Filler words are a great example of this. 

Japanese filler words are small words or sounds often used to fill pauses in conversation, emphasize a point, soften a statement, and so on. 

Once you master Japanese filler words and start using them in conversations, you’ll begin to sound more and more like a native speaker. But while filler words can help your speech sound more natural, overusing them can be annoying or leave an undesirable impression of you on others. The key is to use them naturally and effectively. 

In this article, we’ll introduce the top 10 Japanese filler words, explain the characteristics and functions of each, and discuss the pros and cons of using them.


A Woman in a Yellow Sweater Standing with Folded Arms and Thinking

ええと・・・ (eeto…) – “umm…” You can use this Japanese filler when you’re thinking.
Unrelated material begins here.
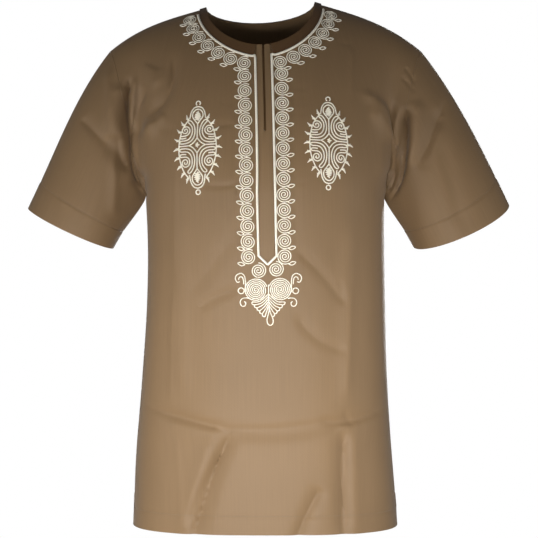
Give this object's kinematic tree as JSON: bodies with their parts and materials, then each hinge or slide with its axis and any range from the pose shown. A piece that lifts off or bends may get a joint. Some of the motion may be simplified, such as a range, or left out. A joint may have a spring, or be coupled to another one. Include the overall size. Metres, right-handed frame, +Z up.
{
  "type": "embroidered pullover shirt",
  "caption": "Worn-open cotton satin pullover shirt with short set-in sleeves, side vents, and a banded round neck with a front slit, placket and corded edge.",
  "frame": {"origin": "middle of the neck, level with the high points of the shoulders, where the wearer's shoulders hold it", "axes": "+Z up the body, -Y out of the front, +X towards the wearer's left"},
  "size_m": [0.6942, 0.2472, 0.7533],
  "materials": {
    "cloth": "satin",
    "binding": "satin",
    "thread": "satin"
  },
  "bodies": {
    "root": {"front": "cloth", "back": "cloth", "right_sleeve": "cloth", "left_sleeve": "cloth", "right_neckband": "binding", "left_neckband": "binding", "back_neckband": "binding", "placket": "binding", "underlap": "binding", "neck_cord": "thread"}
  },
  "joints": []
}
Log in to Download Your Free Cheat Sheet - Beginner Vocabulary in Japanese Table of Contents
  1. What are filler words?
  2. Top 10 Japanese Filler Words
  3. Pros and Cons of Filler Words
  4. Conclusion

1. What are filler words? 

Filler words are short words or sounds used to fill pauses in conversations, usually to let the other party know you’re not done speaking yet. In English, commonly used filler words and sounds include: 

  • “Uh…”
  • “Um…” 
  • “Er…”
  • “Well…”
  • “So…”
  • “You know…”
  • “I mean…”
  • “Like…” 

Although filler words and sounds add no particular meaning to the speaker’s statement, they do have a function in speech. As mentioned, filler words are most often used to let the other party know that you’re thinking about what to say next and that you’re not finished speaking. This signals to the other party that they should keep listening rather than take their turn to speak. 

Fillers can also be used for a variety of other purposes, depending on the context. For example, they can be used to… 
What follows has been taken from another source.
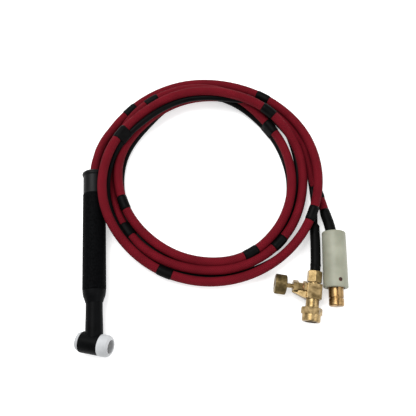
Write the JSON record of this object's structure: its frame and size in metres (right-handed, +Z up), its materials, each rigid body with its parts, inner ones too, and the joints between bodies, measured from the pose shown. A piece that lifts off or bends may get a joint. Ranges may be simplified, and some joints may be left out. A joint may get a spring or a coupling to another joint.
{
  "type": "welding torch",
  "caption": "Air-cooled hand torch for arc welding with a tungsten electrode: round handle, angled head, coiled lead with a braided cable, a gas hose, a twist-lock plug and a needle valve.",
  "frame": {"origin": "below the middle of the torch without its lead, on the surface that it lies on", "axes": "+Y along the handle from the head to the end where the lead goes in, +Z up, +X towards the coiled lead"},
  "size_m": [0.2448, 0.267, 0.0276],
  "materials": {
    "black_rubber": "moulded, semi-matt",
    "grip_rubber": "fine grained, matt",
    "handle_plastic": "smooth, semi-gloss",
    "white_plastic": "matt",
    "red_braid": "braided, matt",
    "black_hose": "smooth, semi-matt",
    "black_sleeve": "heat shrunk, satin",
    "boot_plastic": "moulded, matt",
    "pin_brass": "drawn, a little dulled",
    "brass": "machined, dulled",
    "knob_brass": "knurled, dulled",
    "copper": "bare, dulled",
    "steel": "plain",
    "screw_brown": "dark, tarnished"
  },
  "bodies": {
    "torch": {"head_body": "black_rubber", "head_core": "brass", "neck_tube": "copper", "front_insulator": "white_plastic", "rear_insulator": "white_plastic", "handle_tube": "handle_plastic", "grip_sleeve": "grip_rubber", "handle_nose": "black_rubber", "power_block": "brass", "cable_ferrule": "copper", "gas_barb": "brass", "barb_clip": "steel", "cable_start": "red_braid", "hose_start": "black_hose", "lead_coil": "red_braid", "shrink_bands": "black_sleeve", "cable_end": "red_braid", "cable_sleeve": "black_sleeve", "hose_end": "black_hose", "hose_sleeve": "black_sleeve", "plug_boot": "boot_plastic", "plug_pin": "pin_brass", "plug_crimp": "copper", "cable_core": "copper", "clamp_screws": "steel", "boot_screw": "screw_brown", "hose_ferrule": "brass", "hose_nipple": "brass", "hose_nut": "brass", "valve_body": "brass", "valve_bonnet": "brass", "bonnet_washer": "copper", "stem_packing": "white_plastic", "packing_nut": "brass", "outlet_nipple": "brass", "outlet_seal": "black_sleeve"},
    "stem": {"valve_stem": "brass"},
    "knob": {"valve_knob": "knob_brass", "knob_screw": "steel"},
    "swivel_nut": {"outlet_nut": "brass"}
  },
  "joints": [
    {"name": "stem_travel", "type": "slide", "parent": "torch", "child": "stem", "axis": [-0.977, 0.213, 0], "range_m": [0, 0.002]},
    {"name": "knob_turn", "type": "hinge", "parent": "stem", "child": "knob", "pos_m": [0.16374, -0.03287, 0.0092], "axis": [-0.977, 0.213, 0], "range_deg": [0, 720]},
    {"name": "outlet_nut_turn", "type": "hinge", "parent": "torch", "child": "swivel_nut", "pos_m": [0.18824, -0.06134, 0.0092], "axis": [-0.213, -0.977, 0], "continuous": true}
  ],
  "couplings": [
    {"joint": "stem_travel", "follows": "knob_turn", "m_per_rad": 0.000159}
  ]
}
  • …speak more indirectly in order to be polite.
  • …approach a delicate topic gently.
  • …emphasize an idea.
  • …provide clues about the speaker’s emotions or behaviors.
  • …communicate uncertainty.

A Young Asian Woman in Deep Thought

Filler words are used to fill the little pauses in conversations.
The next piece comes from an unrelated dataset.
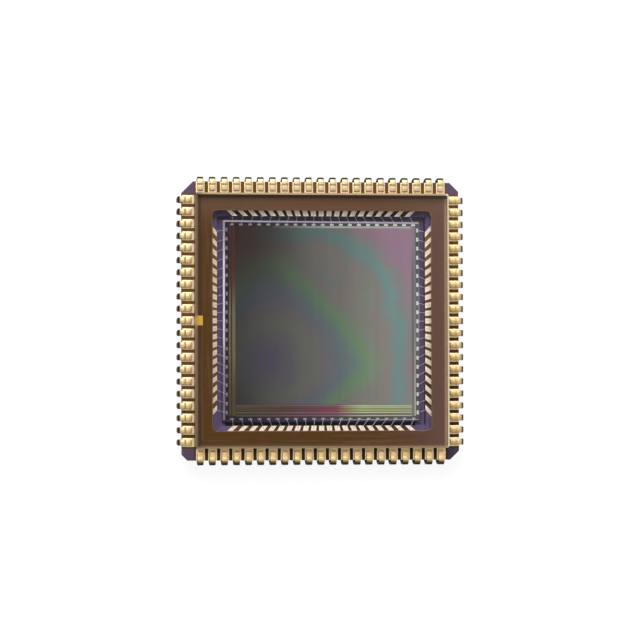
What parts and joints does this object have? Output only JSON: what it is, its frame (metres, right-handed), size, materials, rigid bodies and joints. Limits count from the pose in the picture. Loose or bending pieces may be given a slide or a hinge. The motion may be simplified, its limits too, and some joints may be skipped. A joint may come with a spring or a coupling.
{
  "type": "image sensor chip",
  "caption": "Square image sensor in a ceramic chip carrier with J-shaped gold leads on all sides and a flat glass window over the die.",
  "frame": {"origin": "on the centre line of the body, at the lowest line of the leads, where they touch the board", "axes": "+Z out of the window, +X to the right and +Y to the rear with the index mark on the left side"},
  "size_m": [0.0302, 0.0302, 0.0046],
  "materials": {
    "ceramic": "matte",
    "gold_plate": "satin",
    "index_gold": "satin",
    "silicon": "polished",
    "pad_aluminium": "satin",
    "wire_aluminium": "gloss",
    "die_paste": "satin",
    "window_adhesive": "gloss",
    "window_glass": "polished"
  },
  "bodies": {
    "root": {"ceramic_carrier": "ceramic", "index_mark": "index_gold", "die_attach": "die_paste", "sensor_die": "silicon", "die_pads_right": "pad_aluminium", "die_pads_rear": "pad_aluminium", "die_pads_left": "pad_aluminium", "die_pads_front": "pad_aluminium", "bond_wires_right": "wire_aluminium", "bond_wires_rear": "wire_aluminium", "bond_wires_left": "wire_aluminium", "bond_wires_front": "wire_aluminium", "bond_traces_right": "gold_plate", "bond_traces_rear": "gold_plate", "bond_traces_left": "gold_plate", "bond_traces_front": "gold_plate", "braze_right": "gold_plate", "braze_rear": "gold_plate", "braze_left": "gold_plate", "braze_front": "gold_plate", "leads_right": "gold_plate", "leads_rear": "gold_plate", "leads_left": "gold_plate", "leads_front": "gold_plate", "window_adhesive": "window_adhesive", "glass_window": "window_glass"}
  },
  "joints": []
}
How are they used in Japanese?

Filler words in Japanese are used in almost the same way as those in English.

Most Japanese filler words are casual. That said, some of them—such as あの (ano) and その (sono)—can also be used in formal/official situations. Others are only used by young people or thoughtless adults and are referred to as 若者言葉 (wakamono kotoba) or “young people’s words.” Fillers that fall into this category include てゆーか (te yū ka) and てかさー (teka sā).

In the following section, we’ll go into more detail about the usage of each commonly used Japanese filler word.

A Man Standing in Front of a Blackboard That Has a Thought Bubble Drawn on It

The most frequently used Japanese filler words are あのー (anō), meaning “um…” / “er…,” and ええと (eeto…), meaning “well…”

2. Top 10 Japanese Filler Words

#1 ええと (eeto) / えっと (etto) / えー (ē) 

English Equivalents: “er” / “err” / “uh” / “um”

This is one of the most common Japanese filler words. You can use it to indicate that you’re pausing to think or to precede something that you’re hesitant to say. 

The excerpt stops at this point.